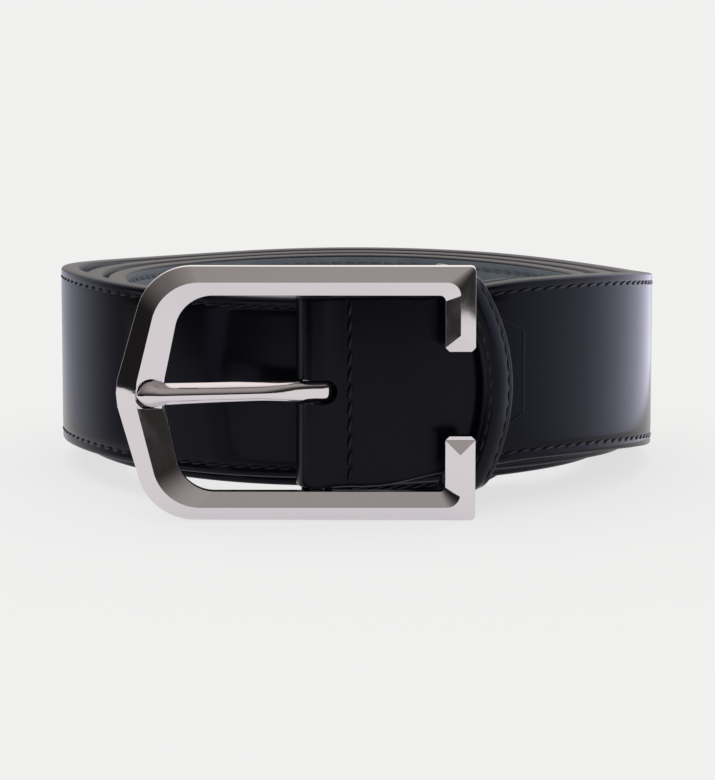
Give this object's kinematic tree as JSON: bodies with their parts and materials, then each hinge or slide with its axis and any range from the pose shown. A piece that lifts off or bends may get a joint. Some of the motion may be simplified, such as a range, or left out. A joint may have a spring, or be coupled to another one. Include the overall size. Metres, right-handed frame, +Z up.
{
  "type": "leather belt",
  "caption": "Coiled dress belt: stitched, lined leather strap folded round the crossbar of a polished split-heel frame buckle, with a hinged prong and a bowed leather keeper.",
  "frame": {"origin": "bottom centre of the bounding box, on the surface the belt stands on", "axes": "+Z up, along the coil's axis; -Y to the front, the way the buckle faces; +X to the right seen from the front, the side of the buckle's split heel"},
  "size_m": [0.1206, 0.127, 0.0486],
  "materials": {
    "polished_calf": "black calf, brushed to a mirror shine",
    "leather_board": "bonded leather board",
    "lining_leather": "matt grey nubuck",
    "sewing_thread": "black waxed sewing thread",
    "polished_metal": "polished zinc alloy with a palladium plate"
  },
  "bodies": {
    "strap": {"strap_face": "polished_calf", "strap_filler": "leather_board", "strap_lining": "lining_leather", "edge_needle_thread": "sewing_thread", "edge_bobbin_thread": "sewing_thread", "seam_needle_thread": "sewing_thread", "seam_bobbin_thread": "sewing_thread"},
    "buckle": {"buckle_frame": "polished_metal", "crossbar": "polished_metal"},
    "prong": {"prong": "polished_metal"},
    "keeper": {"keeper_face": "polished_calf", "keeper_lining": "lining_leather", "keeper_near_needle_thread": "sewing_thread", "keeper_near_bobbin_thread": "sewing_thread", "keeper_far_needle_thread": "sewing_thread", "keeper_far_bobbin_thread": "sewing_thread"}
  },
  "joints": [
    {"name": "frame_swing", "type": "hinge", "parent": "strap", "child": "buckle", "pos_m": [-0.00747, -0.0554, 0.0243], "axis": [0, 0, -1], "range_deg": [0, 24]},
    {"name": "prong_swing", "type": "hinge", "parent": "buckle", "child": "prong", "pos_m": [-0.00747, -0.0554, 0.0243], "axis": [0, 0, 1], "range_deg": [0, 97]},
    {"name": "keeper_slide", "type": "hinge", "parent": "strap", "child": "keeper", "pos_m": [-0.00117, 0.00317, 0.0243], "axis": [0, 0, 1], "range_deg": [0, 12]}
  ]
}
■ ■ ■ ■ ■
- **Problem statement**:
The data above must be returned in full, exactly as written.

- **Result below**:
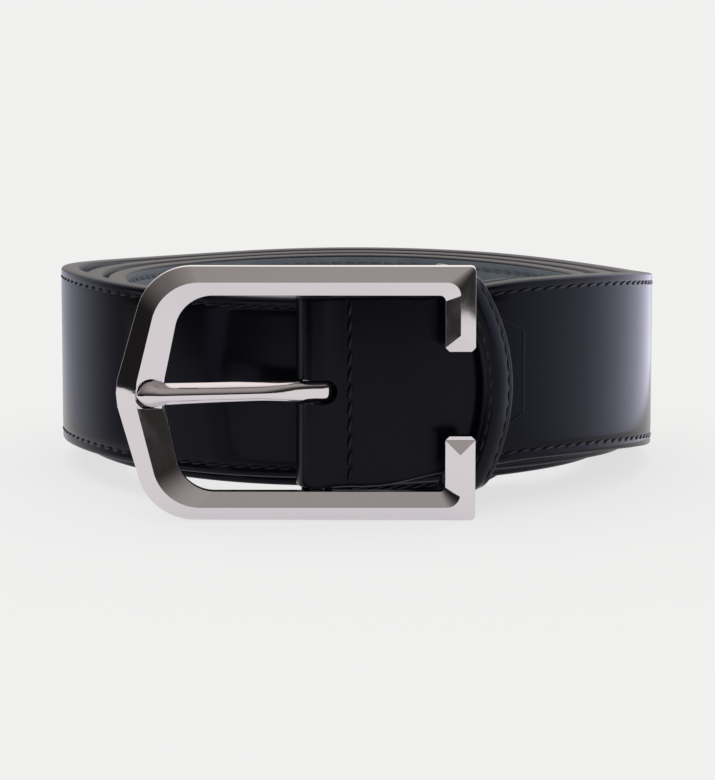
Give this object's kinematic tree as JSON: bodies with their parts and materials, then each hinge or slide with its axis and any range from the pose shown. A piece that lifts off or bends may get a joint. Some of the motion may be simplified, such as a range, or left out. A joint may have a spring, or be coupled to another one. Include the overall size. Metres, right-handed frame, +Z up.
{
  "type": "leather belt",
  "caption": "Coiled dress belt: stitched, lined leather strap folded round the crossbar of a polished split-heel frame buckle, with a hinged prong and a bowed leather keeper.",
  "frame": {"origin": "bottom centre of the bounding box, on the surface the belt stands on", "axes": "+Z up, along the coil's axis; -Y to the front, the way the buckle faces; +X to the right seen from the front, the side of the buckle's split heel"},
  "size_m": [0.1206, 0.127, 0.0486],
  "materials": {
    "polished_calf": "black calf, brushed to a mirror shine",
    "leather_board": "bonded leather board",
    "lining_leather": "matt grey nubuck",
    "sewing_thread": "black waxed sewing thread",
    "polished_metal": "polished zinc alloy with a palladium plate"
  },
  "bodies": {
    "strap": {"strap_face": "polished_calf", "strap_filler": "leather_board", "strap_lining": "lining_leather", "edge_needle_thread": "sewing_thread", "edge_bobbin_thread": "sewing_thread", "seam_needle_thread": "sewing_thread", "seam_bobbin_thread": "sewing_thread"},
    "buckle": {"buckle_frame": "polished_metal", "crossbar": "polished_metal"},
    "prong": {"prong": "polished_metal"},
    "keeper": {"keeper_face": "polished_calf", "keeper_lining": "lining_leather", "keeper_near_needle_thread": "sewing_thread", "keeper_near_bobbin_thread": "sewing_thread", "keeper_far_needle_thread": "sewing_thread", "keeper_far_bobbin_thread": "sewing_thread"}
  },
  "joints": [
    {"name": "frame_swing", "type": "hinge", "parent": "strap", "child": "buckle", "pos_m": [-0.00747, -0.0554, 0.0243], "axis": [0, 0, -1], "range_deg": [0, 24]},
    {"name": "prong_swing", "type": "hinge", "parent": "buckle", "child": "prong", "pos_m": [-0.00747, -0.0554, 0.0243], "axis": [0, 0, 1], "range_deg": [0, 97]},
    {"name": "keeper_slide", "type": "hinge", "parent": "strap", "child": "keeper", "pos_m": [-0.00117, 0.00317, 0.0243], "axis": [0, 0, 1], "range_deg": [0, 12]}
  ]
}